:: MATERIAL

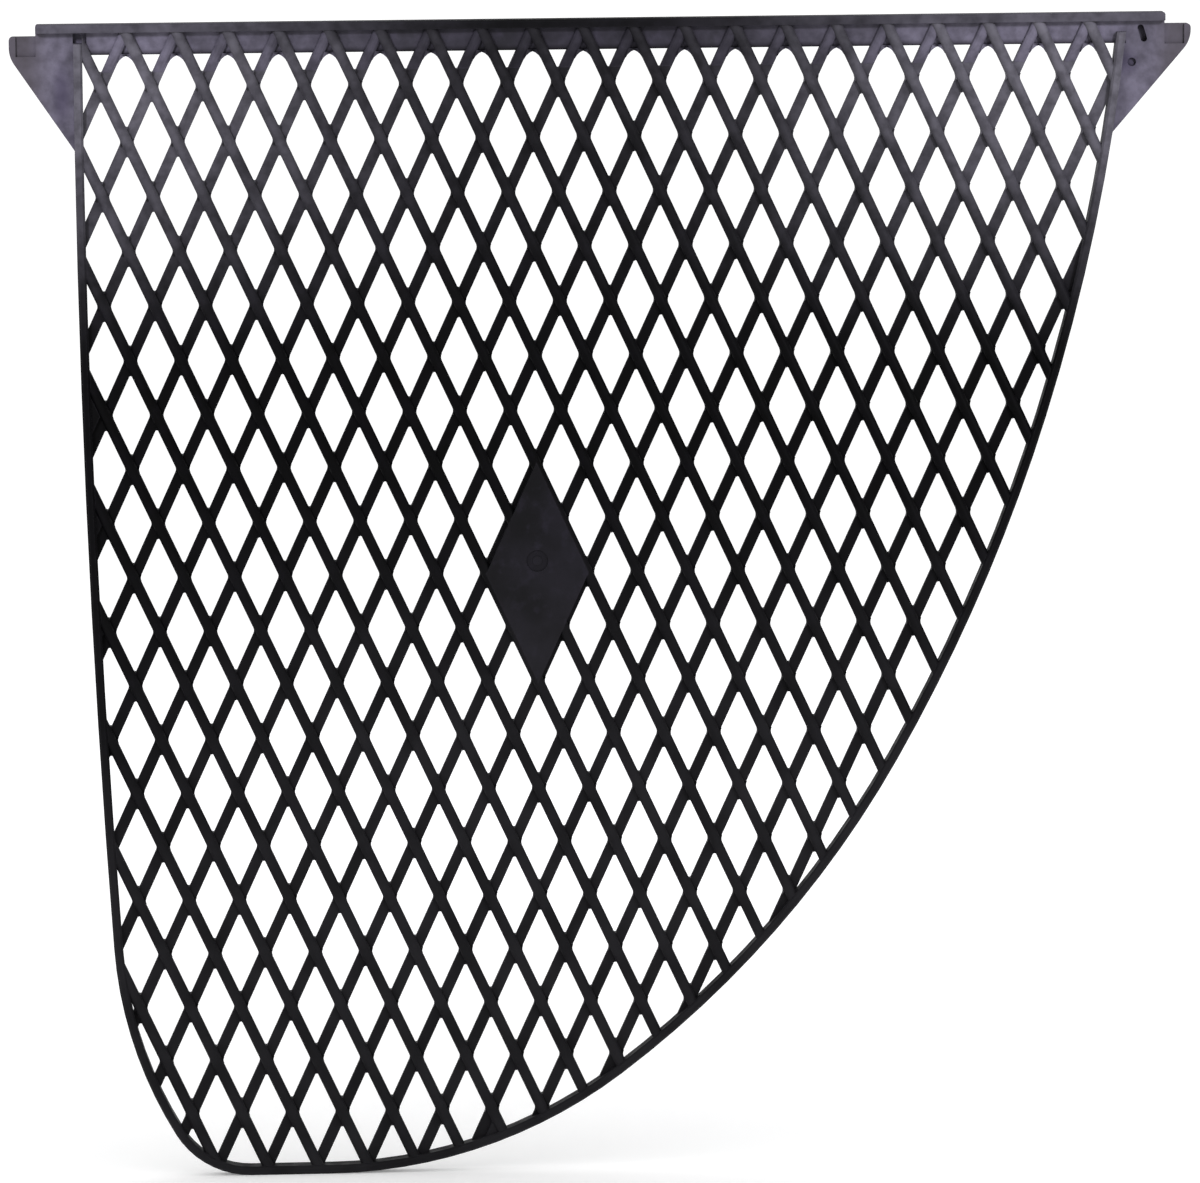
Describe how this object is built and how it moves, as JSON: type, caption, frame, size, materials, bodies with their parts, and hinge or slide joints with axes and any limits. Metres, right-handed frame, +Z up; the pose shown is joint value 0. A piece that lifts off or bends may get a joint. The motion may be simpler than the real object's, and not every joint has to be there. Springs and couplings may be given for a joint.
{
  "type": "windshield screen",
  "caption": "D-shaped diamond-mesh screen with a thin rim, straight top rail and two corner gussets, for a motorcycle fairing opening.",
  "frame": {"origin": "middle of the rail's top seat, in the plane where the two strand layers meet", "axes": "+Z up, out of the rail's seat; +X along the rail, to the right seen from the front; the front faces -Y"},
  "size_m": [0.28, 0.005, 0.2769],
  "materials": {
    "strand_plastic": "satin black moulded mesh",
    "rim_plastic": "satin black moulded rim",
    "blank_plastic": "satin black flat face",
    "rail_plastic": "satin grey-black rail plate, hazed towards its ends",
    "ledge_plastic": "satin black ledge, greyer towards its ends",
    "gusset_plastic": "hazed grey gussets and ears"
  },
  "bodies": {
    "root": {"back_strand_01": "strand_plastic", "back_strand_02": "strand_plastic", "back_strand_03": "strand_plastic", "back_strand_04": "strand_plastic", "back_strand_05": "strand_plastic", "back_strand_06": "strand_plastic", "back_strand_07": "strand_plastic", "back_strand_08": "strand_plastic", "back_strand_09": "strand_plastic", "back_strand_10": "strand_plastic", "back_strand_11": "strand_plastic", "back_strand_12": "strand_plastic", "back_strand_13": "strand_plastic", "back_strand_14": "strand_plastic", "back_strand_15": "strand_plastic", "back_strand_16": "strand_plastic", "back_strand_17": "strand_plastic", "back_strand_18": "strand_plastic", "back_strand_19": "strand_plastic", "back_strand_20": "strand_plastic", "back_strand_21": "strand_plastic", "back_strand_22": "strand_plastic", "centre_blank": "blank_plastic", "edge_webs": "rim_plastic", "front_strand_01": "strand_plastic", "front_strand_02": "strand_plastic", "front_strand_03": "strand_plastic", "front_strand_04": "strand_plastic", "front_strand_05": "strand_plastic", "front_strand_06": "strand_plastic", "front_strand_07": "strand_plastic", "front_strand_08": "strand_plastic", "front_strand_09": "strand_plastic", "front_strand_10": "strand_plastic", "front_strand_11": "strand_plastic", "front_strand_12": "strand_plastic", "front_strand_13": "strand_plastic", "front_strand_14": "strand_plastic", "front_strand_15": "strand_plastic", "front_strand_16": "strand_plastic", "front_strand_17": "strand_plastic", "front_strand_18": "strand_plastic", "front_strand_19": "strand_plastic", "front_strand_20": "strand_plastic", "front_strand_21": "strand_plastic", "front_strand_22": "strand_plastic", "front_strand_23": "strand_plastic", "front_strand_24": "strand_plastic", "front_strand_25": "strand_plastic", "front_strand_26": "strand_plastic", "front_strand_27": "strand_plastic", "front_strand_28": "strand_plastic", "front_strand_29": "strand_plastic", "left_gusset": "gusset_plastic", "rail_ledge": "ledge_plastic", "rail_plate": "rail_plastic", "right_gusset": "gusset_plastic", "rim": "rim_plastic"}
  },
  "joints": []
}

::::

Quote the material exactly, leaving nothing out.

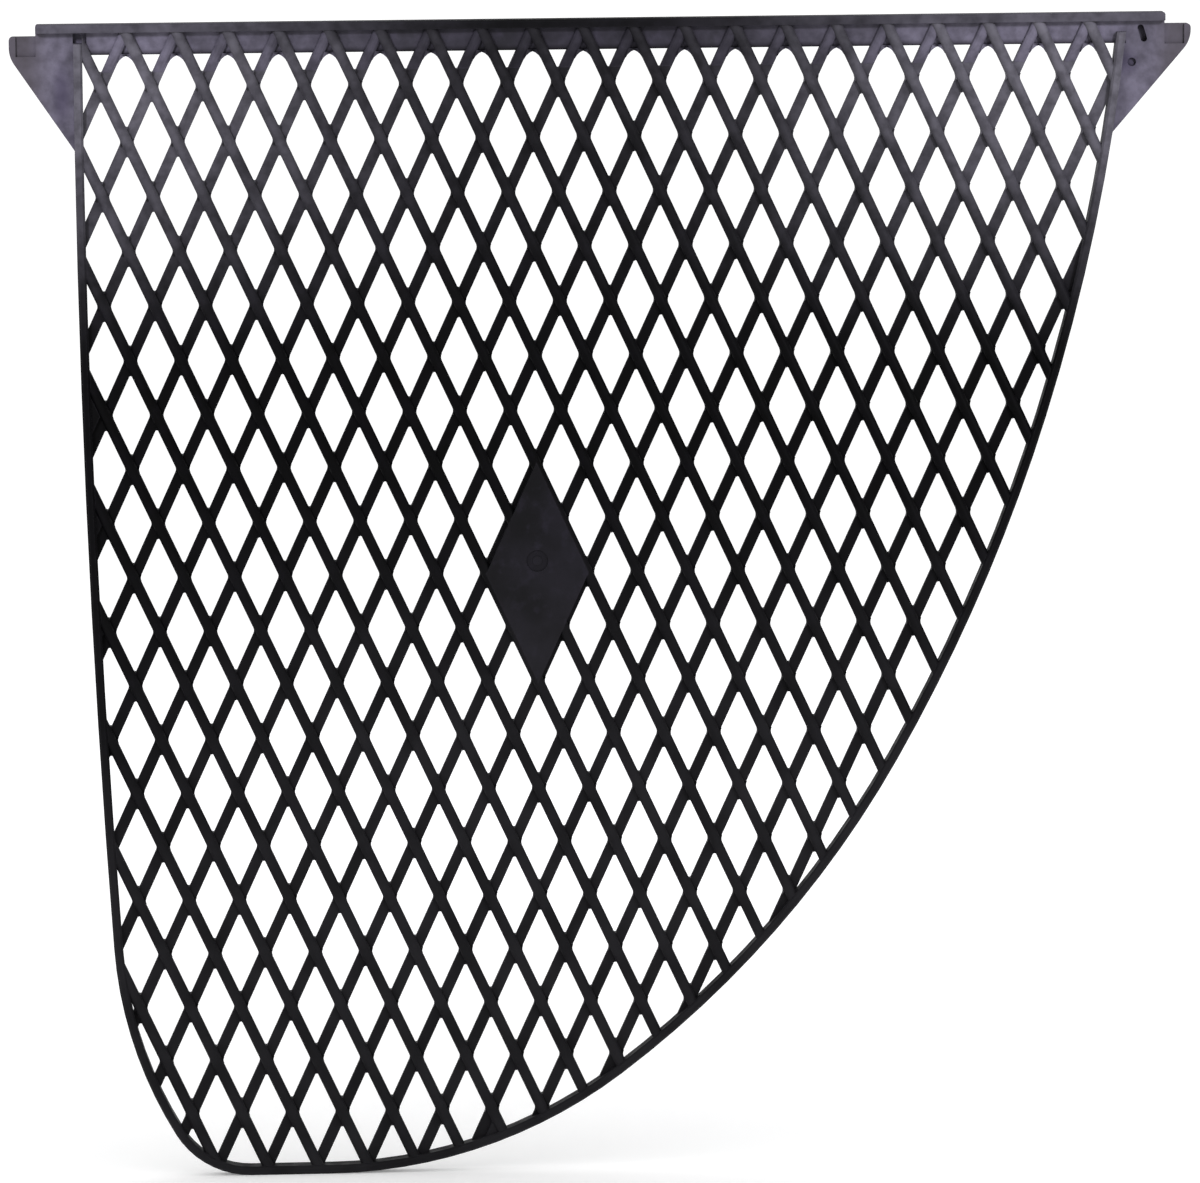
Describe how this object is built and how it moves, as JSON: type, caption, frame, size, materials, bodies with their parts, and hinge or slide joints with axes and any limits. Metres, right-handed frame, +Z up; the pose shown is joint value 0. A piece that lifts off or bends may get a joint. The motion may be simpler than the real object's, and not every joint has to be there. Springs and couplings may be given for a joint.
{
  "type": "windshield screen",
  "caption": "D-shaped diamond-mesh screen with a thin rim, straight top rail and two corner gussets, for a motorcycle fairing opening.",
  "frame": {"origin": "middle of the rail's top seat, in the plane where the two strand layers meet", "axes": "+Z up, out of the rail's seat; +X along the rail, to the right seen from the front; the front faces -Y"},
  "size_m": [0.28, 0.005, 0.2769],
  "materials": {
    "strand_plastic": "satin black moulded mesh",
    "rim_plastic": "satin black moulded rim",
    "blank_plastic": "satin black flat face",
    "rail_plastic": "satin grey-black rail plate, hazed towards its ends",
    "ledge_plastic": "satin black ledge, greyer towards its ends",
    "gusset_plastic": "hazed grey gussets and ears"
  },
  "bodies": {
    "root": {"back_strand_01": "strand_plastic", "back_strand_02": "strand_plastic", "back_strand_03": "strand_plastic", "back_strand_04": "strand_plastic", "back_strand_05": "strand_plastic", "back_strand_06": "strand_plastic", "back_strand_07": "strand_plastic", "back_strand_08": "strand_plastic", "back_strand_09": "strand_plastic", "back_strand_10": "strand_plastic", "back_strand_11": "strand_plastic", "back_strand_12": "strand_plastic", "back_strand_13": "strand_plastic", "back_strand_14": "strand_plastic", "back_strand_15": "strand_plastic", "back_strand_16": "strand_plastic", "back_strand_17": "strand_plastic", "back_strand_18": "strand_plastic", "back_strand_19": "strand_plastic", "back_strand_20": "strand_plastic", "back_strand_21": "strand_plastic", "back_strand_22": "strand_plastic", "centre_blank": "blank_plastic", "edge_webs": "rim_plastic", "front_strand_01": "strand_plastic", "front_strand_02": "strand_plastic", "front_strand_03": "strand_plastic", "front_strand_04": "strand_plastic", "front_strand_05": "strand_plastic", "front_strand_06": "strand_plastic", "front_strand_07": "strand_plastic", "front_strand_08": "strand_plastic", "front_strand_09": "strand_plastic", "front_strand_10": "strand_plastic", "front_strand_11": "strand_plastic", "front_strand_12": "strand_plastic", "front_strand_13": "strand_plastic", "front_strand_14": "strand_plastic", "front_strand_15": "strand_plastic", "front_strand_16": "strand_plastic", "front_strand_17": "strand_plastic", "front_strand_18": "strand_plastic", "front_strand_19": "strand_plastic", "front_strand_20": "strand_plastic", "front_strand_21": "strand_plastic", "front_strand_22": "strand_plastic", "front_strand_23": "strand_plastic", "front_strand_24": "strand_plastic", "front_strand_25": "strand_plastic", "front_strand_26": "strand_plastic", "front_strand_27": "strand_plastic", "front_strand_28": "strand_plastic", "front_strand_29": "strand_plastic", "left_gusset": "gusset_plastic", "rail_ledge": "ledge_plastic", "rail_plate": "rail_plastic", "right_gusset": "gusset_plastic", "rim": "rim_plastic"}
  },
  "joints": []
}